The next day we headed back in town to check out the local restaurants. Everything was closed. What is this all about? Apparently most of the stores close on Monday. In fact many of the tiendas close Monday through Wednesday. Sorry we did not go into Drake's. Looked like a challenge.
The anchorage here in Salinas is quite wonderful. It is protected with little risk of dinghy butt. We noticed a French boat drag their anchor badly when they were playing with their jib. As they were near to us, we decided that maybe we should move. At our new location, we saw SV Drifter, a boat we buddied up with at Sint Maarten. We dingyed over and said hi. We promised to get together before we left.
And so we did.

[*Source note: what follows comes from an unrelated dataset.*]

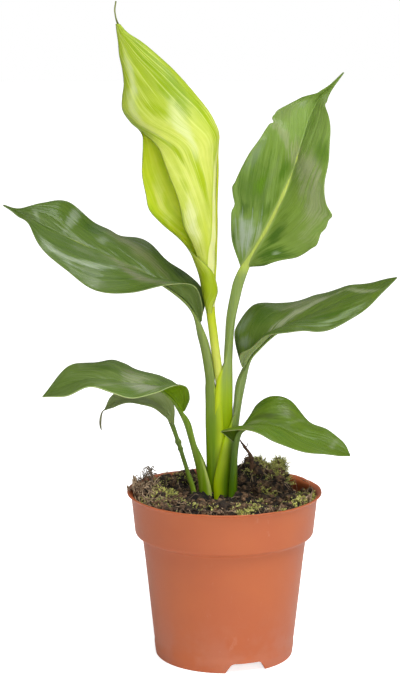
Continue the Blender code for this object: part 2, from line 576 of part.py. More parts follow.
def inner_wall(z):
    """Radius of the pot's inner wall at a height."""
    step = BAND_LOW - 2.6
    rows = ((FLOOR + FLOOR_T, FOOT_R - WALL + 0.7), (step - 3.2, BODY_TOP_R - WALL - 0.6),
            (step - 1.0, BODY_TOP_R - WALL), (BAND_LOW - 0.4, BAND_LOW_R - WALL - 1.2),
            (BAND_LOW + 1.2, BAND_LOW_R - WALL - 0.1), (LIP_TOP, BAND_TOP_R - WALL))
    for (z0, r0), (z1, r1) in zip(rows, rows[1:]):
        if z <= z1:
            return r0 + (r1 - r0) * (z - z0) / (z1 - z0)
    return rows[-1][1]


def make_soil():
    """Potting soil filling the pot, heaped at the back, with the plant's well in it."""
    lumps = soil_lumps()
    step = BAND_LOW - 2.6
    levels = (FLOOR + FLOOR_T + FLOOR_GAP, step - 3.2, step - 1.0, BAND_LOW - 0.4, BAND_LOW + 1.2)
    verts = []
    faces = []
    for z in levels:
        verts += [(p[0], p[1], z) for p in circle(inner_wall(z) - WALL_GAP, SOIL_SIDES)]
    rim = inner_wall(95.0) - WALL_GAP
    for k in range(SOIL_RINGS):
        r = rim * (1.0 - (k / SOIL_RINGS) ** 1.1)
        for p in circle(r, SOIL_SIDES):
            z = soil_height(p[0], p[1], lumps)
            verts.append((p[0], p[1], min(z, 101.0) if k == 0 else z))
    rings = len(levels) + SOIL_RINGS
    for j in range(rings - 1):
        for i in range(SOIL_SIDES):
            a = j * SOIL_SIDES + i
            b = j * SOIL_SIDES + (i + 1) % SOIL_SIDES
            faces += [(a, b, b + SOIL_SIDES), (a, b + SOIL_SIDES, a + SOIL_SIDES)]
    verts.append((0.0, 0.0, soil_height(0.0, 0.0, lumps)))
    top = (rings - 1) * SOIL_SIDES
    for i in range(SOIL_SIDES):
        faces.append((top + i, top + (i + 1) % SOIL_SIDES, len(verts) - 1))
    faces.append(tuple(range(SOIL_SIDES - 1, -1, -1)))
    ob = finish("soil", verts, faces)
    cavity = crown_body("cavity", SOIL_GAP)
    combine(ob, cavity, "DIFFERENCE")
    outline = [(9.0, 0.0), (9.0, 4.5), (6.0, 8.4), (-2.0, 9.2), (-8.0, 8.2), (-13.0, 7.0),
               (-18.0, 7.6), (-21.6, 5.6), (-21.6, -1.6), (-17.0, -6.0), (-12.0, -7.6),
               (-6.0, -8.8), (0.0, -10.5), (1.8, -13.4), (6.0, -14.4), (9.2, -12.0)]
    well = plug("well", outline, WELL_FLOOR, 125.0, 0.0, 0.0)
    combine(ob, well, "DIFFERENCE")
    hole = twig("hole", SOIL_GAP)
    combine(ob, hole, "DIFFERENCE")
    return ob


def root(start, mid, end, across, thick, tip, grow):
    """One fleshy root as a bent, tapering rod."""
    verts = []
    faces = []
    sides = 6
    steps = 6
    for k in range(steps + 1):
        t = k / steps
        place = start.lerp(mid, t).lerp(mid.lerp(end, t), t)
        along = (mid - start).lerp(end - mid, t).normalized()
        other = along.cross(across).normalized()
        side = other.cross(along)
        radius = thick + (tip - thick) * t + grow
        if k == steps:
            place = place + along * grow
        for i in range(sides):
            a = 2 * math.pi * i / sides
            verts.append(place + side * radius * math.cos(a) + other * radius * math.sin(a))
    for k in range(steps):
        for i in range(sides):
            a = k * sides + i
            b = k * sides + (i + 1) % sides
            faces += [(a, b, b + sides, a + sides)]
    faces.append(tuple(range(sides - 1, -1, -1)))
    faces.append(tuple(steps * sides + i for i in range(sides)))
    return verts, faces


def crown_body(name, grow):
    """The short rootstock that the leaves rise from, with its fleshy roots."""
    verts = []
    faces = []
    sides = 20
    rows = ((7.0, 0.0), (11.5, 2.5), (13.6, 8.0), (13.2, 14.0), (11.0, 20.0), (9.0, 23.6))
    low = 54.0
    for r, z in rows:
        lift = grow if z > 20 else (-grow if z == 0.0 else 0.0)
        for i in range(sides):
            a = 2 * math.pi * i / sides
            verts.append((-6.0 + (r + grow) * 1.15 * math.cos(a), -1.5 + (r + grow) * 0.85 * math.sin(a),
                          low + z + lift))
    for k in range(len(rows) - 1):
        for i in range(sides):
            a = k * sides + i
            b = k * sides + (i + 1) % sides
            faces.append((a, b, b + sides, a + sides))
    faces.append(tuple(range(sides - 1, -1, -1)))
    faces.append(tuple((len(rows) - 1) * sides + i for i in range(sides)))
    ob = finish(name, verts, faces)
    for bearing, reach, depth, thick in ((20, 34, 14, 2.6), (85, 30, 20, 2.3), (150, 33, 13, 2.7),
                                         (205, 28, 24, 2.2), (265, 32, 15, 2.6), (320, 29, 18, 2.4)):
        a = math.radians(bearing)
        side = Vector((math.cos(a), math.sin(a), 0.0))
        start = Vector((-6.0, -1.5, 62.0)) + side * 5.0
        mid = Vector((-6.0, -1.5, 60.0)) + side * (reach * 0.9)
        end = Vector((-2.0, -0.5, depth)) + side * reach
        verts, faces = root(start, mid, end, Vector((-side.y, side.x, 0.0)), thick, 1.1, grow)
        rod = finish("rod", verts, faces)
        combine(ob, rod, "UNION")
    return ob


def twig(name, grow):
    """A dead bit of root that sticks up out of the heap of soil."""
    line = ((17.0, 24.0, 101.0, 1.5), (16.4, 24.0, 108.0, 1.4), (14.6, 24.5, 113.5, 1.1),
            (11.4, 25.5, 118.0, 0.9), (9.0, 26.0, 121.5, 0.6))
    if grow:
        line = line[:2] + ((16.2, 24.0, 128.0, 1.6),)
    verts = []
    faces = []
    sides = 7
    for k, (x, y, z, r) in enumerate(line):
        low = -grow if k == 0 else 0.0
        for i in range(sides):
            a = 2 * math.pi * i / sides
            verts.append((x + (r + grow) * math.cos(a), y + (r + grow) * math.sin(a),
                          z + low + 0.35 * r * math.cos(a) * (k > 1)))
    for k in range(len(line) - 1):
        for i in range(sides):
            a = k * sides + i
            b = k * sides + (i + 1) % sides
            faces += [(a, b, b + sides), (a, b + sides, a + sides)]
    faces.append(tuple(range(sides - 1, -1, -1)))
    faces.append(tuple((len(line) - 1) * sides + i for i in range(sides)))
    return finish(name, verts, faces)


def main():
    clear_scene()
    paint(make_pot(), (0.56, 0.17, 0.075), 0.42)
    paint(make_soil(), (0.045, 0.028, 0.018), 0.95)
    paint(crown_body("crown", 0.0), (0.62, 0.52, 0.34), 0.6)
    paint(twig("dry_root", 0.0), (0.16, 0.09, 0.045), 0.9)
    shades = {"upper_left_leaf": (0.10, 0.22, 0.045), "upper_right_leaf": (0.12, 0.25, 0.05),
              "mid_right_leaf": (0.11, 0.24, 0.05), "lower_left_leaf": (0.12, 0.26, 0.06),
              "lower_left_small_leaf": (0.16, 0.22, 0.09), "lower_right_leaf": (0.13, 0.28, 0.06)}
    for leaf in LEAVES:
        ob = make_leaf(leaf)
        paint(ob, shades[leaf[0]], 0.38)
    paint(make_young_leaf(), (0.50, 0.62, 0.07), 0.4)
    for ob in bpy.data.objects:
        smooth_shade(ob, 40 if ob.name == "pot" else 60)


main()
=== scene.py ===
"""The looks of a young bird of paradise in its nursery pot.

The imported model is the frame. The tables give each leaf's margins, midrib and
stalk in millimetres from the pot's axis and the ground. Fine leaves, the pot,
soil, moss and roots are laid on them, and every piece rides on the one body.
"""
import bmesh
import bpy
import math
import random
from mathutils import Matrix, Vector, noise


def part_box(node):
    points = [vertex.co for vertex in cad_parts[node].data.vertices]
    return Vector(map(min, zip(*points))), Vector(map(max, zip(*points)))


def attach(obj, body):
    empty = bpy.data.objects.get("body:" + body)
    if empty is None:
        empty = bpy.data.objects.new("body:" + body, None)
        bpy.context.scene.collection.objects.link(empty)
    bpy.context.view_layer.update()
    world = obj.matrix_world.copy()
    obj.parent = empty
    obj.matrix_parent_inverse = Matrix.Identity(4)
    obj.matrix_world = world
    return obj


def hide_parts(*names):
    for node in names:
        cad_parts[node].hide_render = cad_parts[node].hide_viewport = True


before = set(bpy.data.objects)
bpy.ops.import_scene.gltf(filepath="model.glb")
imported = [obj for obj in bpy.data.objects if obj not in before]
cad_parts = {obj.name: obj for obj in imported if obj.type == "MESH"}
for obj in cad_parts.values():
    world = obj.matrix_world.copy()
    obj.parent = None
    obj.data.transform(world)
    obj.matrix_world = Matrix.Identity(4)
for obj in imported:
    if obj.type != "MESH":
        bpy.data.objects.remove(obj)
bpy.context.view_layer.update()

MM = 0.001
POT_LOW, POT_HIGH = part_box("pot")
AXIS_X = (POT_LOW.x + POT_HIGH.x) / 2      # the pot's axis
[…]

The next day, we met Mike and Karen at the marina's snack bar. We chatted about the town, our voyages, and our plans. They are hoping to head for Guatemala unless they have to spend too much time in Puerto Rico. Later that day, they invited us aboard Drifter for Happy Hour. They have a fine boat, a '68 Columbia, which they have kept in wonderful shape. Enjoyed the visit!
The next day we headed for "Gilligan's Island", located in the Bahia de Guanica. As usual, winds on the southern coast of Puerto Rico were anywhere from 5-15 knots from the East. Swell was 6' with 2-3' wind waves. A bit rolly. We arrived at Guanica around 1630 and anchored in 7 ft of water. The reef that protects the eastern side of the Bay eliminated any roll from the swells. Not bad.
Today, we left for Cabo Rojo which marks the SW corner of Puerto Rico. Weather was the same so we continued our motorsailing to the Cabo. It was not long before we saw the cliffs and lighthouse that marks 'Rojo'. The SE swell was a bit more than previous days so we were a bit worried that the anchorage might be a bit rolly.
As we entered the Bahia, the waves and swell did diminish. We would experience a bit of roll, but nothing that was uncomfortable. Small fishing boats and the lighthouse made us welcome in a 7 ft. anchorage. The water was crystal clear and we could see the anchor and its chain. The night was beautiful and we were ready for the Mona Passage. On a sadder note, poor Ann has turned the big '60' here in this beautiful bay.